## WHAT TO DO
Copy out every line of the data exactly.

## RECORDS PROVIDED
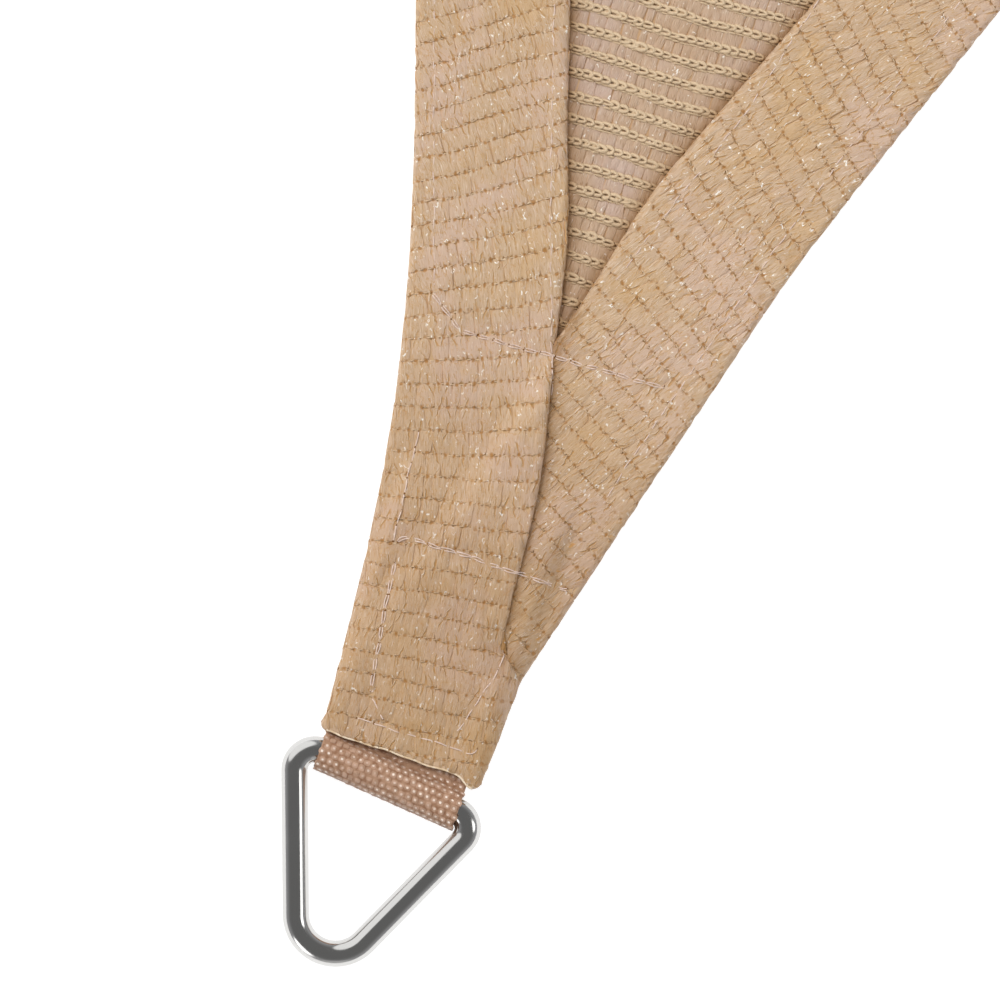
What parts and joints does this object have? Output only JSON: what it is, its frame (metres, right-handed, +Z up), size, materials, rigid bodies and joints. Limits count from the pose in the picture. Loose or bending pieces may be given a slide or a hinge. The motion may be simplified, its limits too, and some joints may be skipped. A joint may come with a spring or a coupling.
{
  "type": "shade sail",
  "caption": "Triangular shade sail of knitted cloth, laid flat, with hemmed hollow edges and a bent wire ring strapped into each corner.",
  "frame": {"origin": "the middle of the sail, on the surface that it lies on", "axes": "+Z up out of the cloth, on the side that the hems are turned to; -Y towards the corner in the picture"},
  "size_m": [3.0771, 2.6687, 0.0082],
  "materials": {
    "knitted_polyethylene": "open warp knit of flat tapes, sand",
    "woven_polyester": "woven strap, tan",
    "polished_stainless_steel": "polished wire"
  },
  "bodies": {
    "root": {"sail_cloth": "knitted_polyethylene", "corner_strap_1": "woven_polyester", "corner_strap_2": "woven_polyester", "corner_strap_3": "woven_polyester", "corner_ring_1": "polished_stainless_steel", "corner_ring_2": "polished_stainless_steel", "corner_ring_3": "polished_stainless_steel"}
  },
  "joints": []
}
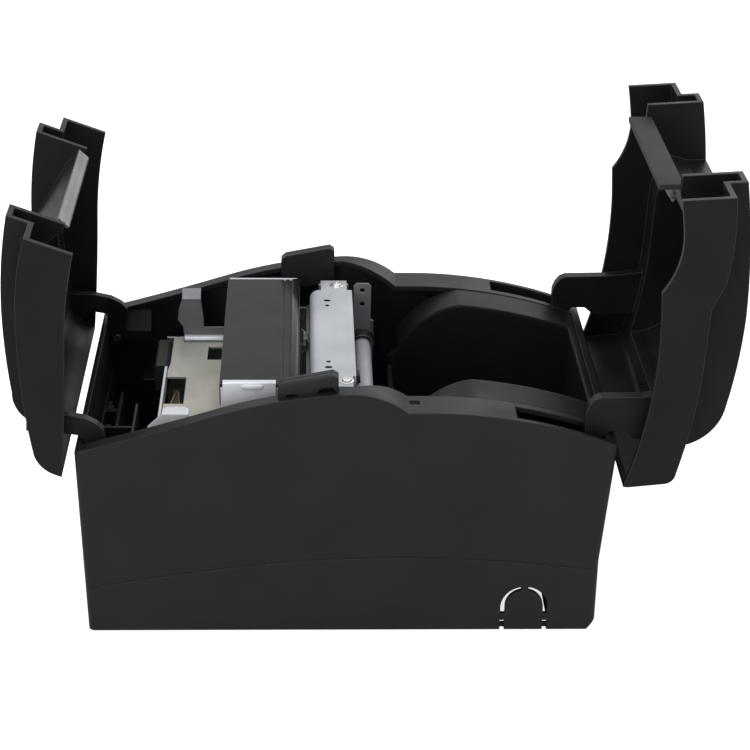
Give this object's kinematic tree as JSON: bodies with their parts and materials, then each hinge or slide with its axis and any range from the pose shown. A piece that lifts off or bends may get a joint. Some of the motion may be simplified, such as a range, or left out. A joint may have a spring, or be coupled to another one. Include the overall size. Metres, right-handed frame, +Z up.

## RESULT OF THE TASK
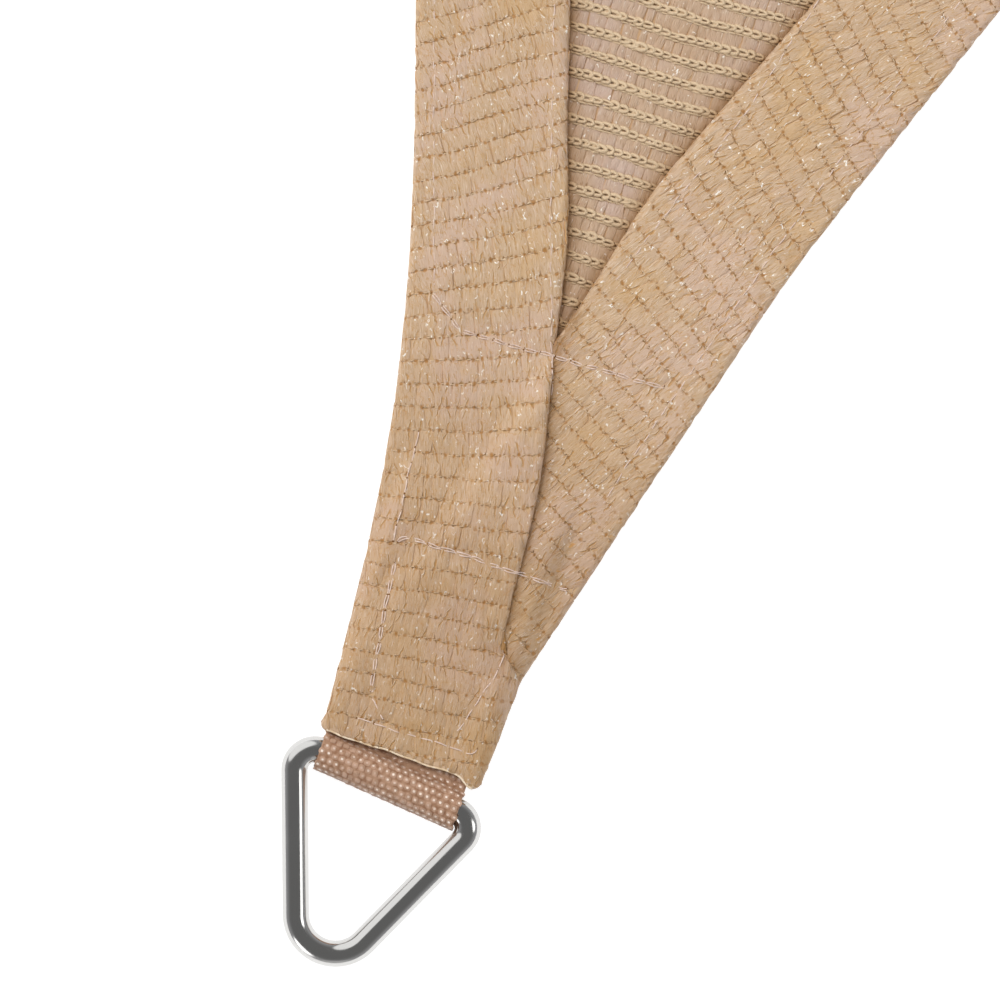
What parts and joints does this object have? Output only JSON: what it is, its frame (metres, right-handed, +Z up), size, materials, rigid bodies and joints. Limits count from the pose in the picture. Loose or bending pieces may be given a slide or a hinge. The motion may be simplified, its limits too, and some joints may be skipped. A joint may come with a spring or a coupling.
{
  "type": "shade sail",
  "caption": "Triangular shade sail of knitted cloth, laid flat, with hemmed hollow edges and a bent wire ring strapped into each corner.",
  "frame": {"origin": "the middle of the sail, on the surface that it lies on", "axes": "+Z up out of the cloth, on the side that the hems are turned to; -Y towards the corner in the picture"},
  "size_m": [3.0771, 2.6687, 0.0082],
  "materials": {
    "knitted_polyethylene": "open warp knit of flat tapes, sand",
    "woven_polyester": "woven strap, tan",
    "polished_stainless_steel": "polished wire"
  },
  "bodies": {
    "root": {"sail_cloth": "knitted_polyethylene", "corner_strap_1": "woven_polyester", "corner_strap_2": "woven_polyester", "corner_strap_3": "woven_polyester", "corner_ring_1": "polished_stainless_steel", "corner_ring_2": "polished_stainless_steel", "corner_ring_3": "polished_stainless_steel"}
  },
  "joints": []
}
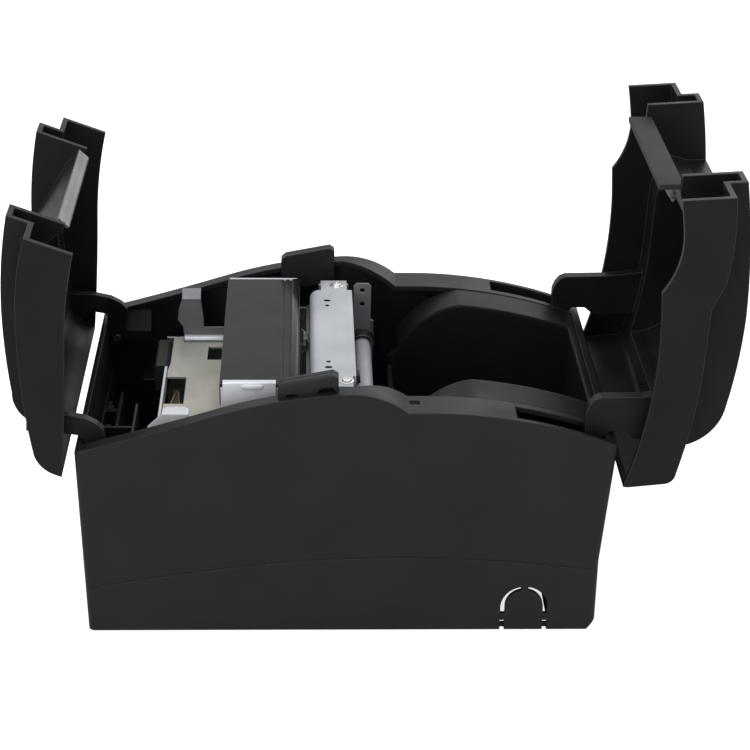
Give this object's kinematic tree as JSON: bodies with their parts and materials, then each hinge or slide with its axis and any range from the pose shown. A piece that lifts off or bends may get a joint. Some of the motion may be simplified, such as a range, or left out. A joint may have a spring, or be coupled to another one. Include the overall size. Metres, right-handed frame, +Z up.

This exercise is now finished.